Accordingly, the parties hereto agree as follows:
Section 1. Representations, Warranties and Covenants. Each Stockholder
(with respect to itself only) hereby represents, warrants and covenants,
severally and not jointly, to Abiliti as follows:
(a) Title. As of the date hereof, such Stockholder owns beneficially
or of record the number of shares of each class of capital stock of Xxxxxx set
forth after such Stockholder's name on Exhibit A hereto (with respect to each
Stockholder, the capital stock specified after such Stockholder's name on
Exhibit A hereto shall be referred to herein as the "Shares"). The term
"beneficial owner" and all correlative expressions are used in this Agreement as
defined in Rules 13d-3 and 16a-1 under the Securities Exchange Act of 1934, as
amended (the "Act").
(b) Right to Vote. As of the date hereof and as of date of each vote
or consent of such Stockholder through and including the Closing Date, except
for this Agreement or as otherwise permitted by this Agreement, such Stockholder
has full legal power, authority and right to vote all of the Shares in favor of
the approval and authorization of the Asset Purchase Agreement, the Purchase,
the authorization and issuance of the Purchase Price in connection therewith,
the amendment of the Certificate of Incorporation of Xxxxxx in the form of the
Amended and Restated Certificate of Incorporation attached as Exhibit F to the
Asset Purchase Agreement, and the other Contemplated Transactions (to the extent
Xxxxxx is a party thereto) (collectively, the "Xxxxxx Proposals") without the
consent or approval of, or any other action on the part of, any other person or
entity. Without limiting the generality of the foregoing, such
Stockholder has not entered into any voting agreement with any person or entity
with respect to any of the Shares, granted any person or entity any proxy
(revocable or irrevocable) or power of attorney with respect to any of the
Shares, deposited any of the Shares in a voting trust or entered into any
arrangement or agreement with any person or entity limiting or affecting its
legal power, authority or right to vote the Shares in favor of the Xxxxxx
Proposals except for this Agreement.
From and after the date hereof, except for this Agreement and as
otherwise permitted by this Agreement or prohibited by order of a court of
competent jurisdiction, such Stockholder will not knowingly commit any act that
could restrict or otherwise affect its legal power, authority and right to vote
all of the Shares in favor of the Xxxxxx Proposals. Without limiting the
generality of the foregoing, except for this Agreement and as otherwise
permitted by this Agreement, from and after the date hereof, each Stockholder
will not enter into any voting agreement with any person or entity with respect
to any of the Shares, grant any person or entity any proxy (revocable or
irrevocable) or power of attorney with respect to any of the Shares, deposit any
of the Shares in a voting trust or otherwise enter into any agreement or
arrangement with any person or entity limiting or affecting such Stockholder's
legal power, authority or right to vote the Shares in favor of the approval of
the Xxxxxx Proposals.
(c) Authority. Such Stockholder has full legal power, authority and
right to execute and deliver, and to perform his or its obligations under, this
Agreement. This Agreement has been duly and validly executed and delivered by
such Stockholder and constitutes a valid and binding agreement of such
Stockholder enforceable against such Stockholder in accordance with its terms,
subject to (i) bankruptcy, insolvency, moratorium and other similar laws now or
hereafter in effect relating to or affecting creditors rights generally and (ii)

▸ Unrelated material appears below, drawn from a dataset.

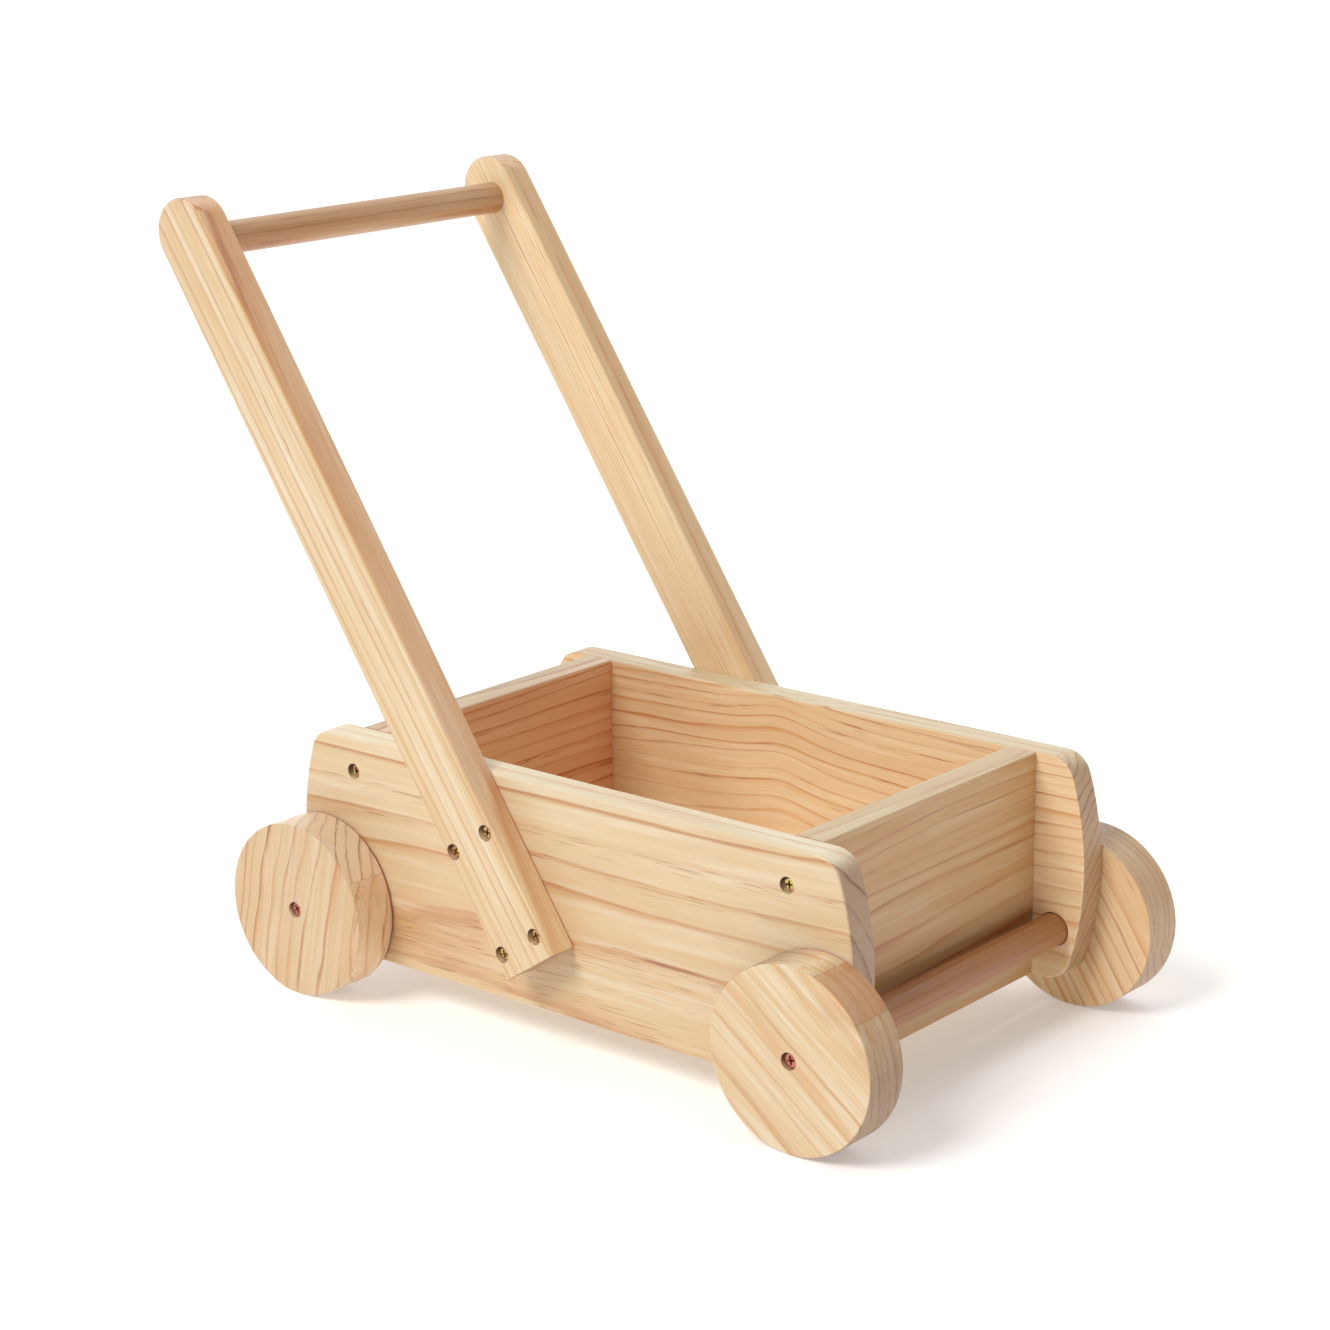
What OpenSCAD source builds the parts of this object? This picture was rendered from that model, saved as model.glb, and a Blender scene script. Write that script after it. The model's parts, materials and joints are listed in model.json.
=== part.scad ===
// Push along truck: a toddler's pine cart. An open box stands on two turning
// axles, and a tall handle leans back from its sides. Millimetres, +Z is up and
// +X is the front. The origin is on the ground, under the middle of the truck.

/* [Boards] */
// Thickness of the panels and the handle's arms
board_t = 18; // [15:0.5:22]
// Width across the outer faces of the two side panels
box_w = 222; // [180:2:280]
// Length across the outer faces of the two end panels
box_len = 315; // [280:1:320]
// Height of the four panels
panel_h = 125; // [110:1:150]

/* [Side panels] */
// Length of a side panel from one bowed end to the other
side_len = 378; // [370:1:400]
// Radius of the shallow curve of each end
end_curve_r = 170; // [130:5:300]
// Radius of the four corners
corner_r = 15.5; // [8:0.5:20]

/* [Floor] */
// Thickness of the floor sheet
floor_t = 6; // [4:0.5:7]
// Height of the floor's underside above the panels' lower edges
floor_up = 8; // [5:0.5:9]
// Depth of the groove that holds the floor in each panel
groove_depth = 6; // [4:0.5:8]

/* [Handle] */
// Length of an arm from its square foot to its round tip
arm_len = 452; // [380:1:500]
// Width of an arm
arm_w = 38; // [34:1:45]
// Angle of the arms from upright, leaning to the back
arm_lean = 33.6; // [20:0.1:40]
// Height of the middle of an arm's foot above the panels' lower edges
foot_up = 30.8; // [25:0.1:36]
// How far the middle of an arm's foot is behind the middle of the box
foot_back = 6.3; // [0:0.1:12]
// Diameter of the grip bar
bar_d = 18; // [14:1:24]
// Distance from the arms' tips to the middle of the bar
bar_down = 25; // [20:1:40]
// Depth of the bar's socket in each arm
socket_depth = 9; // [5:0.5:14]

/* [Wheels and axles] */
// Diameter of a wheel
wheel_d = 97.5; // [85:0.5:110]
// Thickness of a wheel
wheel_t = 26.5; // [20:0.5:35]
// Gap between a wheel and its side panel
wheel_gap = 0.8; // [0.5:0.1:3]
// Distance between the two axles
wheel_base = 341; // [338:1:350]
// Height of the axles above the panels' lower edges
axle_up = 28.5; // [25:0.5:33]
// Diameter of an axle dowel
axle_d = 18; // [14:0.5:19]
// Gap all round an axle in its holes
axle_play = 0.5; // [0.3:0.1:1]

/* [Screws] */
// Head diameter of the screws in the arms and corners
screw_head_d = 7; // [6:0.1:8]
// Diameter of the pockets that those heads stand in
screw_pocket_d = 8.6; // [8.2:0.1:9.5]
// Depth of those heads below the wood
screw_sink = 2; // [1:0.1:3]
// Length of an arm screw
arm_screw_len = 30; // [26:1:31]
// Length of a corner screw
corner_screw_len = 40; // [32:1:50]
// Head diameter of a wheel screw
wheel_head_d = 8.2; // [7.5:0.1:8.6]
// Diameter of the pocket that it stands in
wheel_pocket_d = 8.9; // [8.8:0.1:12]
// Depth of a wheel screw's head below the wheel's face
wheel_sink = 1.8; // [1:0.1:6]
// Length of a wheel screw
wheel_screw_len = 50; // [42:1:60]
// Distance of the corner screws from the panels' upper and lower edges
corner_screw_in = 19.5; // [17.5:0.5:21]
// Distance of the arm screws from the arm's centre line
arm_screw_side = 13.7; // [12:0.1:14]
// Height of the lower arm screws above the foot, along the arm
arm_screw_low = 13; // [10:0.1:20]
// Height of the upper arm screws above the foot, along the arm
arm_screw_high = 72.3; // [50:0.1:76]

/* [Hidden] */
$fn = 96;
eps = 1; // how far a cutter stands past the face that it cuts

half_w = box_w / 2;
inner_w = box_w - 2 * board_t;
inner_len = box_len - 2 * board_t;
wheel_r = wheel_d / 2;
panel_z = wheel_r - axle_up;
top_z = panel_z + panel_h;
mid_z = panel_z + panel_h / 2;
floor_z = panel_z + floor_up;
axle_half = wheel_base / 2;
axle_len = box_w + 2 * wheel_gap;
bar_up = arm_len - bar_down;
tip_up = arm_len - arm_w / 2;

// The truck reaches from the arms' tips to the front of the front wheels, and
// the middle of the box stands off from the middle of that length.
front_reach = axle_half + wheel_r;
rear_reach = foot_back + tip_up * sin(arm_lean) + arm_w / 2;
box_x = (rear_reach - front_reach) / 2;
foot_x = box_x - foot_back;
foot_z = panel_z + foot_up;

// Clearances: glued dowel, screw thread in its pilot hole, floor in its groove
glue_gap = 0.05;
pilot_gap = 0.05;
groove_gap = 0.2;

// Screws: thread and driver recess
screw_d = 4;
wheel_screw_d = 5;
thread_pitch = 2.4;
thread_depth = 0.5;
plain_share = 0.4; // how much of a screw's length is head and plain shank
head_rim = 0.7;
slot_share = 0.56; // length of the driver's cross, as a share of the head
slot_w = 1.1;
slot_depth = 2.1;

// Where the screws stand: along a side panel, and along and across an arm
corner_xs = [box_len / 2 - board_t / 2, -box_len / 2 + board_t / 2];
corner_zs = [panel_z + corner_screw_in, top_z - corner_screw_in];
arm_screw_xs = [-arm_screw_side, arm_screw_side];
arm_screw_zs = [arm_screw_low, arm_screw_high];

// ---- Helpers ----

// Turns a shape so that its +Z looks out of the truck's right side, to -Y
module face_right() rotate([90, 0, 0]) children();

// The same shape on the left side
module on_left() mirror([0, 1, 0]) children();

// Stands its children in an arm's own frame: the foot's middle is the origin,
// and +Z runs up the arm
module arm_frame() translate([foot_x, 0, foot_z]) rotate([0, -arm_lean, 0]) children();

// Outline of a thread from start down to the tip, as [radius, height] points
function thread_points(r, start, length) = [
    for (i = [0 : floor((length - start - r * 2) / thread_pitch) - 1])
        let (z = -start - i * thread_pitch)
        each [[r - thread_depth, z], [r, z - thread_pitch / 2]]
];

// A flat-headed wood screw with its head's top at the origin and its tip down -Z
module wood_screw(length, head_d, d) {
    head_h = head_rim + (head_d - d) / 2;
    start = length * plain_share;
    difference() {
        rotate_extrude()
            polygon(concat(
                [[0, 0], [head_d / 2, 0], [head_d / 2, -head_rim],
                 [d / 2 - thread_depth, -head_h - thread_depth]],
                thread_points(d / 2, start, length),
                [[d / 2 - thread_depth, -length + d], [0, -length]]
            ));
        for (a = [0, 90])
            rotate([0, 0, a])
                translate([0, 0, eps / 2 - slot_depth / 2])
                    cube([head_d * slot_share, slot_w, slot_depth + eps], center = true);
    }
}

// The hole that such a screw stands in: a round pocket that rises sink above
// the head, a seat under the head and a pilot for the thread
module screw_hole(length, head_d, d, pocket_d, sink) {
    head_h = head_rim + (head_d - d) / 2;
    hole_r = d / 2 + pilot_gap;
    rotate_extrude()
        polygon([
            [0, sink + eps], [pocket_d / 2, sink + eps], [pocket_d / 2, -head_rim],
            [head_d / 2 + pilot_gap, -head_rim], [hole_r, -head_h],
            [hole_r, -length + d], [0, -length - pilot_gap]
        ]);
}

// Puts its children at each of a corner's two screws, on the outer right face
module at_corner_screws(x)
    for (z = corner_zs)
        translate([box_x + x, -half_w + screw_sink, z]) face_right() children();

// Puts its children at each of an arm's four screws, on its outer right face
module at_arm_screws()
    arm_frame()
        for (x = arm_screw_xs, z = arm_screw_zs)
            translate([x, -half_w - board_t + screw_sink, z]) face_right() children();

module corner_hole()
    screw_hole(corner_screw_len, screw_head_d, screw_d, screw_pocket_d, screw_sink);

module arm_hole()
    screw_hole(arm_screw_len, screw_head_d, screw_d, screw_pocket_d, screw_sink);

// The floor sheet, grown by a gap at its edges and top where it is a cutter
module floor_sheet(gap) {
    l = inner_len + 2 * groove_depth;
    w = inner_w + 2 * groove_depth;
    translate([box_x - l / 2 - gap, -w / 2 - gap, floor_z])
        cube([l + 2 * gap, w + 2 * gap, floor_t + gap]);
}

// ---- Panels ----

// Outline of a side panel about its middle. Each end is one shallow arc, and
// the corner circles lie inside that arc and touch it.
module side_outline() {
    arc_x = side_len / 2 - end_curve_r;
    corner_z = panel_h / 2 - corner_r;
    corner_x = arc_x + sqrt(pow(end_curve_r - corner_r, 2) - corner_z * corner_z);
    touch = end_curve_r / (end_curve_r - corner_r);
    touch_x = arc_x + (corner_x - arc_x) * touch;
    touch_z = corner_z * touch;
    square([2 * corner_x, panel_h], center = true);
    for (s = [-1, 1]) {
        for (t = [-1, 1]) translate([s * corner_x, t * corner_z]) circle(corner_r);
        intersection() {
            translate([s * arc_x, 0]) circle(end_curve_r, $fn = 360);
            polygon([
                [s * corner_x, corner_z], [s * touch_x, touch_z],
                [s * (touch_x + end_curve_r), touch_z], [s * (touch_x + end_curve_r), -touch_z],
                [s * touch_x, -touch_z], [s * corner_x, -corner_z]
            ]);
        }
    }
}

// The right side panel, with its axle holes, floor groove and screw holes
module side_panel() {
    color("burlywood")
        difference() {
            translate([box_x, -inner_w / 2, mid_z])
                face_right() linear_extrude(board_t) side_outline();
            for (s = [-1, 1])
                translate([box_x + s * axle_half, -inner_w / 2 + eps, wheel_r])
                    face_right() cylinder(h = board_t + 2 * eps, d = axle_d + 2 * axle_play);
            floor_sheet(groove_gap);
            for (x = corner_xs) at_corner_screws(x) corner_hole();
            at_arm_screws() arm_hole();
        }
}

// An end panel, butted between the side panels; s is 1 at the front
module end_panel(s) {
    x = s * (box_len / 2 - board_t / 2);
    color("tan")
        difference() {
            translate([box_x + x - board_t / 2, -inner_w / 2, panel_z])
                cube([board_t, inner_w, panel_h]);
            floor_sheet(groove_gap);
            at_corner_screws(x) corner_hole();
            on_left() at_corner_screws(x) corner_hole();
        }
}

module right_side_panel() side_panel();
module left_side_panel() on_left() side_panel();
module front_panel() end_panel(1);
module rear_panel() end_panel(-1);
module floor_panel() color("wheat") floor_sheet(0);

// ---- Handle ----

// The right arm: a board with a square foot and a round tip
module handle_arm() {
    color("wheat")
        difference() {
            arm_frame()
                translate([0, -half_w, 0])
                    face_right()
                        linear_extrude(board_t) {
                            translate([-arm_w / 2, 0]) square([arm_w, tip_up]);
                            translate([0, tip_up]) circle(arm_w / 2);
                        }
            arm_frame()
                translate([0, -half_w + eps, bar_up])
                    face_right() cylinder(h = socket_depth + eps, d = bar_d + 2 * glue_gap);
            at_arm_screws() arm_hole();
        }
}

module right_handle_arm() handle_arm();
module left_handle_arm() on_left() handle_arm();

module handle_bar() {
    color("peru")
        arm_frame()
            translate([0, 0, bar_up])
                face_right() cylinder(h = box_w + 2 * socket_depth, d = bar_d, center = true);
}

// ---- Wheels and axles ----

// An axle dowel with a pilot hole in each end; s is 1 at the front
module axle(s) {
    color("peru")
        difference() {
            translate([box_x + s * axle_half, 0, wheel_r])
                face_right() cylinder(h = axle_len, d = axle_d, center = true);
            at_wheel_screw(s) wheel_hole();
            on_left() at_wheel_screw(s) wheel_hole();
        }
}

// Puts its children at a right wheel's screw
module at_wheel_screw(s)
    translate([box_x + s * axle_half, -half_w - wheel_gap - wheel_t + wheel_sink, wheel_r])
        face_right() children();

module wheel_hole()
    screw_hole(wheel_screw_len, wheel_head_d, wheel_screw_d, wheel_pocket_d, wheel_sink);

// A right wheel
module wheel(s) {
    color("wheat")
        difference() {
            translate([box_x + s * axle_half, -half_w - wheel_gap, wheel_r])
                face_right() cylinder(h = wheel_t, d = wheel_d, $fn = 180);
            at_wheel_screw(s) wheel_hole();
        }
}

module front_axle() axle(1);
module rear_axle() axle(-1);
module front_right_wheel() wheel(1);
module front_left_wheel() on_left() wheel(1);
module rear_right_wheel() wheel(-1);
module rear_left_wheel() on_left() wheel(-1);

// ---- Screws ----

module wheel_screw(s) {
    color("rosybrown")
        at_wheel_screw(s) wood_screw(wheel_screw_len, wheel_head_d, wheel_screw_d);
}

module arm_screws() {
    color("goldenrod")
        at_arm_screws() wood_screw(arm_screw_len, screw_head_d, screw_d);
}

module corner_screws(x) {
    color("goldenrod")
        at_corner_screws(x) wood_screw(corner_screw_len, screw_head_d, screw_d);
}

module front_right_wheel_screw() wheel_screw(1);
module front_left_wheel_screw() on_left() wheel_screw(1);
module rear_right_wheel_screw() wheel_screw(-1);
module rear_left_wheel_screw() on_left() wheel_screw(-1);
module right_arm_screws() arm_screws();
module left_arm_screws() on_left() arm_screws();
module front_right_corner_screws() corner_screws(corner_xs[0]);
module front_left_corner_screws() on_left() corner_screws(corner_xs[0]);
module rear_right_corner_screws() corner_screws(corner_xs[1]);
module rear_left_corner_screws() on_left() corner_screws(corner_xs[1]);

right_side_panel();
left_side_panel();
front_panel();
rear_panel();
floor_panel();
right_handle_arm();
left_handle_arm();
handle_bar();
front_axle();
rear_axle();
front_right_wheel();
front_left_wheel();
rear_right_wheel();
rear_left_wheel();
front_right_wheel_screw();
front_left_wheel_screw();
rear_right_wheel_screw();
rear_left_wheel_screw();
right_arm_screws();
left_arm_screws();
front_right_corner_screws();
front_left_corner_screws();
rear_right_corner_screws();
rear_left_corner_screws();
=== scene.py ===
# Push along truck: the visible model of a toddler's pine cart. Every board, dowel,
# wheel and screw is meshed here with its rounded edges and holes, and takes its
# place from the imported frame. Metres, +X is the front, +Z is up.
import json
import math
import bmesh
import bpy
from mathutils import Matrix, Vector


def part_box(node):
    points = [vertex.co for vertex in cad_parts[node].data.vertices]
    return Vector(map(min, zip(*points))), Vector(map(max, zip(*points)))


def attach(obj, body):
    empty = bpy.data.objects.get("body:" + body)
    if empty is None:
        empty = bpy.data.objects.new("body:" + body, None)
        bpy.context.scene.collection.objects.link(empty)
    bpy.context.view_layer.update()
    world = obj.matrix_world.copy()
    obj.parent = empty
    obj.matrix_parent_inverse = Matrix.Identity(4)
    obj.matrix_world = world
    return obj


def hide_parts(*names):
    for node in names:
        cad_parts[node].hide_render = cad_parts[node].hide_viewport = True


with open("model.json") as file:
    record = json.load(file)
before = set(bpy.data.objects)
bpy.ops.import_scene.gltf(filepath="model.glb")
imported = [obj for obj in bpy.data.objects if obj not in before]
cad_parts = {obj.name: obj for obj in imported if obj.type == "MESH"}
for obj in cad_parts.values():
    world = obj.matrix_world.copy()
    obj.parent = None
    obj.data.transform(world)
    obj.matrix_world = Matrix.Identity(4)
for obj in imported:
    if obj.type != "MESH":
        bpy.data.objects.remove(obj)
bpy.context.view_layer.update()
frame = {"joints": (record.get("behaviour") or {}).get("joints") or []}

MM = 0.001

# ---- Camera ----
CAMERA_PLACE = (1.0471, -1.2443, 0.6371)
CAMERA_AZIMUTH = math.radians(40.01)
CAMERA_ELEVATION = math.radians(15.61)
CAMERA_ROLL = math.radians(-0.607)
LENS = 84.75
SENSOR = 36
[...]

general principles of equity (regardless of whether considered in a proceeding
at law or in equity).
(d) Conflicting Instruments. The execution and delivery of this
Agreement and the performance by such Stockholder of his or its agreements and
obligations hereunder will not result in any breach or violation of or be in
conflict with or constitute a default under any term of any agreement, judgment,
injunction, order, decree, law, regulation or arrangement to which such
Stockholder is a party or by which such Stockholder (or any of his or its
assets) is bound, except for any such breach, violation, conflict or default
which, individually or in the aggregate, would not impair or adversely affect
such Stockholder's ability to perform its obligations under this Agreement.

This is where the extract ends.